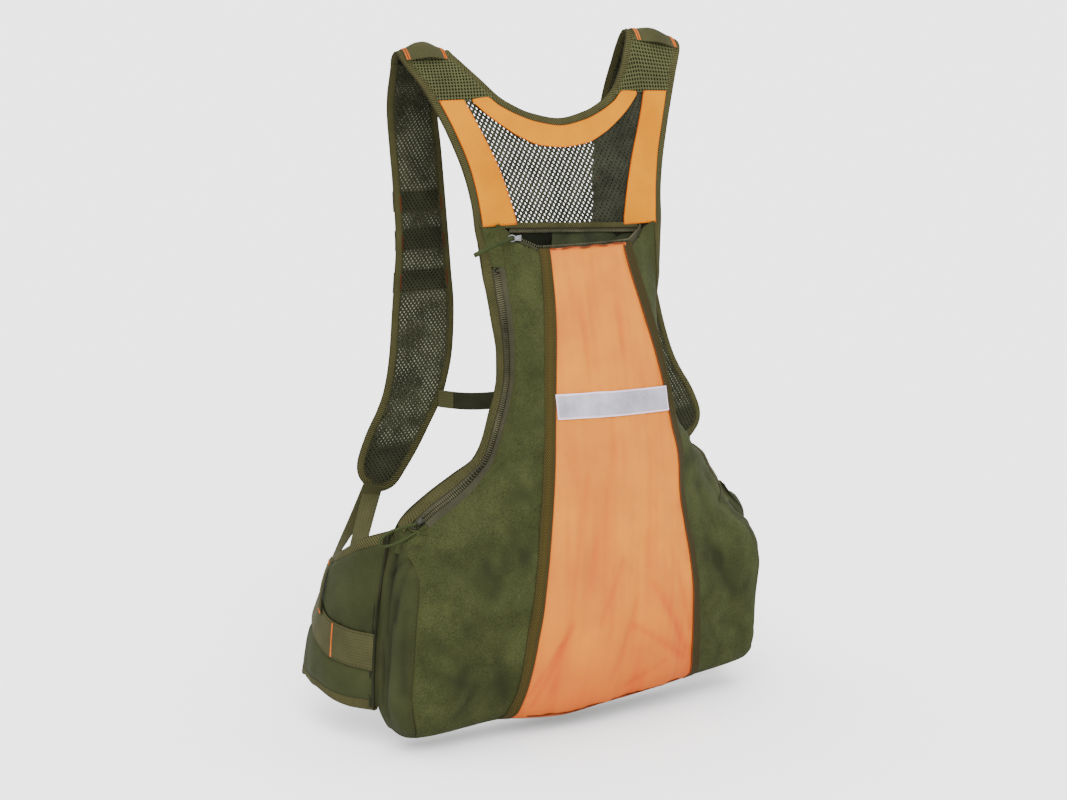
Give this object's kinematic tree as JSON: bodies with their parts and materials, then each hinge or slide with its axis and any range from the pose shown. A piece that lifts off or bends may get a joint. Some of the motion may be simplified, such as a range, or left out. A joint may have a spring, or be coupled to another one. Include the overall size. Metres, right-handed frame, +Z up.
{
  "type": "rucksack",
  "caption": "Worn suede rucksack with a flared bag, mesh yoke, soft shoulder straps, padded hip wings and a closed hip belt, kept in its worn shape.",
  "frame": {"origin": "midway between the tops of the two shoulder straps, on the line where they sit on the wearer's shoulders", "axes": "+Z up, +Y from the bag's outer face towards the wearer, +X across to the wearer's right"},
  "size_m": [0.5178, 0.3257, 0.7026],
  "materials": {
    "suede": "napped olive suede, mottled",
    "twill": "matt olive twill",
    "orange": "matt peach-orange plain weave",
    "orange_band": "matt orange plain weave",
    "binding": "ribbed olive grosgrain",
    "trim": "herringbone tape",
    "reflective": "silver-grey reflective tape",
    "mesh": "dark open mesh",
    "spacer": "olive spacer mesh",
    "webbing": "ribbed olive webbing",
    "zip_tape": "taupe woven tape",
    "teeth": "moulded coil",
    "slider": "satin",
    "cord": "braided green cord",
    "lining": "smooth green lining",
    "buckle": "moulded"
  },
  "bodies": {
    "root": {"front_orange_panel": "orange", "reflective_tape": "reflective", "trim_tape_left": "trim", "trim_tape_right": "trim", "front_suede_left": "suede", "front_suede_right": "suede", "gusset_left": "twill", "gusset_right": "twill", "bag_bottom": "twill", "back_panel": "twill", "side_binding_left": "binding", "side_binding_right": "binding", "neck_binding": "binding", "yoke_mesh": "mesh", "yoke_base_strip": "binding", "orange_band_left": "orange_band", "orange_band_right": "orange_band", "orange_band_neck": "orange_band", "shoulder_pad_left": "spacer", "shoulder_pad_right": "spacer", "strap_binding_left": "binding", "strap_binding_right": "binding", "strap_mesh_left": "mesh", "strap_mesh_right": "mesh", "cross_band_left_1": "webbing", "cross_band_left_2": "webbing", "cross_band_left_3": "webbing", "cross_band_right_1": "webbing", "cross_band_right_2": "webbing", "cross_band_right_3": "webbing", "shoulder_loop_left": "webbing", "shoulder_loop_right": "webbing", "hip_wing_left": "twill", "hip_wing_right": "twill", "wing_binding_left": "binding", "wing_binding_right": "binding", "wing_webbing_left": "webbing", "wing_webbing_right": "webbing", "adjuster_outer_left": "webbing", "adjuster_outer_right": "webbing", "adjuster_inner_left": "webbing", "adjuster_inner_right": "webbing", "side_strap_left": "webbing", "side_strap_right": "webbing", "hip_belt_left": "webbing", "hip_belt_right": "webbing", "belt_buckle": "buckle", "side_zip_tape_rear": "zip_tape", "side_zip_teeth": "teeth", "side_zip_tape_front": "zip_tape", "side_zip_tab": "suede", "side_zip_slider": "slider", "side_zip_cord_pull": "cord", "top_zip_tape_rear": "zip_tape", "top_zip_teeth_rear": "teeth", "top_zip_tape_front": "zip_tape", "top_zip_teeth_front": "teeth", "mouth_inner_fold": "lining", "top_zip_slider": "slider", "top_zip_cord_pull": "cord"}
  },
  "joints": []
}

=-=-=-=-=

Task:
Copy out the whole listing exactly; please set it all down.

Task solution:
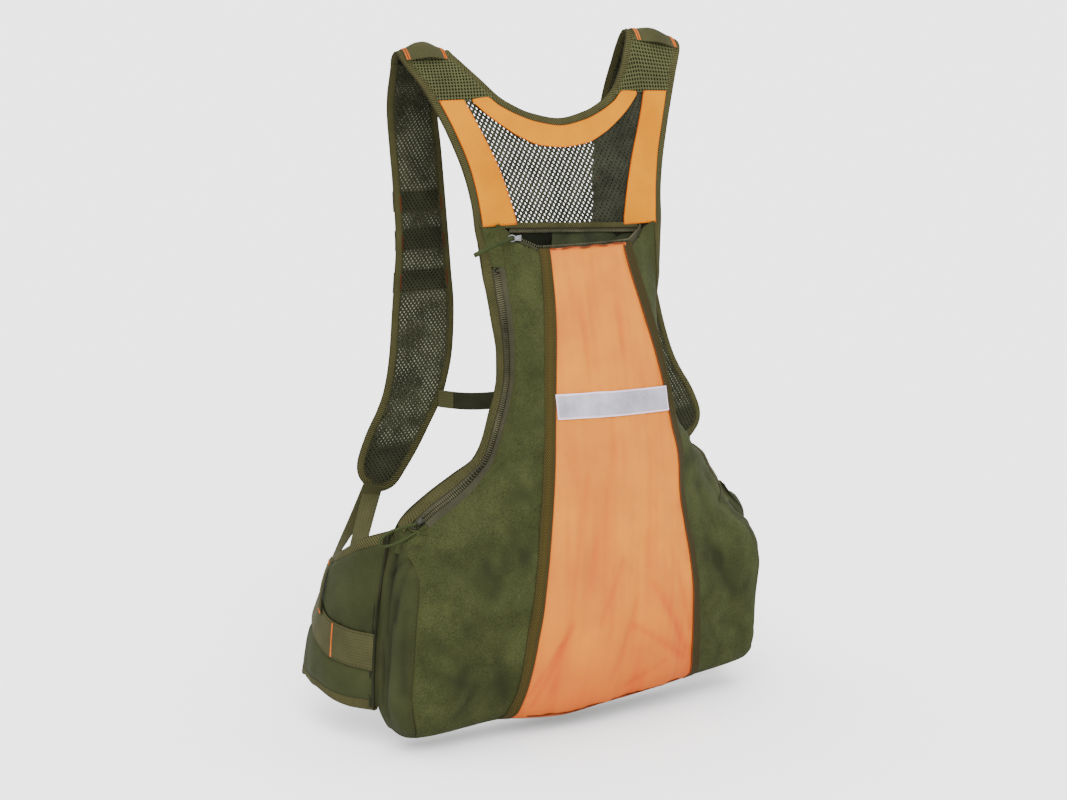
Give this object's kinematic tree as JSON: bodies with their parts and materials, then each hinge or slide with its axis and any range from the pose shown. A piece that lifts off or bends may get a joint. Some of the motion may be simplified, such as a range, or left out. A joint may have a spring, or be coupled to another one. Include the overall size. Metres, right-handed frame, +Z up.
{
  "type": "rucksack",
  "caption": "Worn suede rucksack with a flared bag, mesh yoke, soft shoulder straps, padded hip wings and a closed hip belt, kept in its worn shape.",
  "frame": {"origin": "midway between the tops of the two shoulder straps, on the line where they sit on the wearer's shoulders", "axes": "+Z up, +Y from the bag's outer face towards the wearer, +X across to the wearer's right"},
  "size_m": [0.5178, 0.3257, 0.7026],
  "materials": {
    "suede": "napped olive suede, mottled",
    "twill": "matt olive twill",
    "orange": "matt peach-orange plain weave",
    "orange_band": "matt orange plain weave",
    "binding": "ribbed olive grosgrain",
    "trim": "herringbone tape",
    "reflective": "silver-grey reflective tape",
    "mesh": "dark open mesh",
    "spacer": "olive spacer mesh",
    "webbing": "ribbed olive webbing",
    "zip_tape": "taupe woven tape",
    "teeth": "moulded coil",
    "slider": "satin",
    "cord": "braided green cord",
    "lining": "smooth green lining",
    "buckle": "moulded"
  },
  "bodies": {
    "root": {"front_orange_panel": "orange", "reflective_tape": "reflective", "trim_tape_left": "trim", "trim_tape_right": "trim", "front_suede_left": "suede", "front_suede_right": "suede", "gusset_left": "twill", "gusset_right": "twill", "bag_bottom": "twill", "back_panel": "twill", "side_binding_left": "binding", "side_binding_right": "binding", "neck_binding": "binding", "yoke_mesh": "mesh", "yoke_base_strip": "binding", "orange_band_left": "orange_band", "orange_band_right": "orange_band", "orange_band_neck": "orange_band", "shoulder_pad_left": "spacer", "shoulder_pad_right": "spacer", "strap_binding_left": "binding", "strap_binding_right": "binding", "strap_mesh_left": "mesh", "strap_mesh_right": "mesh", "cross_band_left_1": "webbing", "cross_band_left_2": "webbing", "cross_band_left_3": "webbing", "cross_band_right_1": "webbing", "cross_band_right_2": "webbing", "cross_band_right_3": "webbing", "shoulder_loop_left": "webbing", "shoulder_loop_right": "webbing", "hip_wing_left": "twill", "hip_wing_right": "twill", "wing_binding_left": "binding", "wing_binding_right": "binding", "wing_webbing_left": "webbing", "wing_webbing_right": "webbing", "adjuster_outer_left": "webbing", "adjuster_outer_right": "webbing", "adjuster_inner_left": "webbing", "adjuster_inner_right": "webbing", "side_strap_left": "webbing", "side_strap_right": "webbing", "hip_belt_left": "webbing", "hip_belt_right": "webbing", "belt_buckle": "buckle", "side_zip_tape_rear": "zip_tape", "side_zip_teeth": "teeth", "side_zip_tape_front": "zip_tape", "side_zip_tab": "suede", "side_zip_slider": "slider", "side_zip_cord_pull": "cord", "top_zip_tape_rear": "zip_tape", "top_zip_teeth_rear": "teeth", "top_zip_tape_front": "zip_tape", "top_zip_teeth_front": "teeth", "mouth_inner_fold": "lining", "top_zip_slider": "slider", "top_zip_cord_pull": "cord"}
  },
  "joints": []
}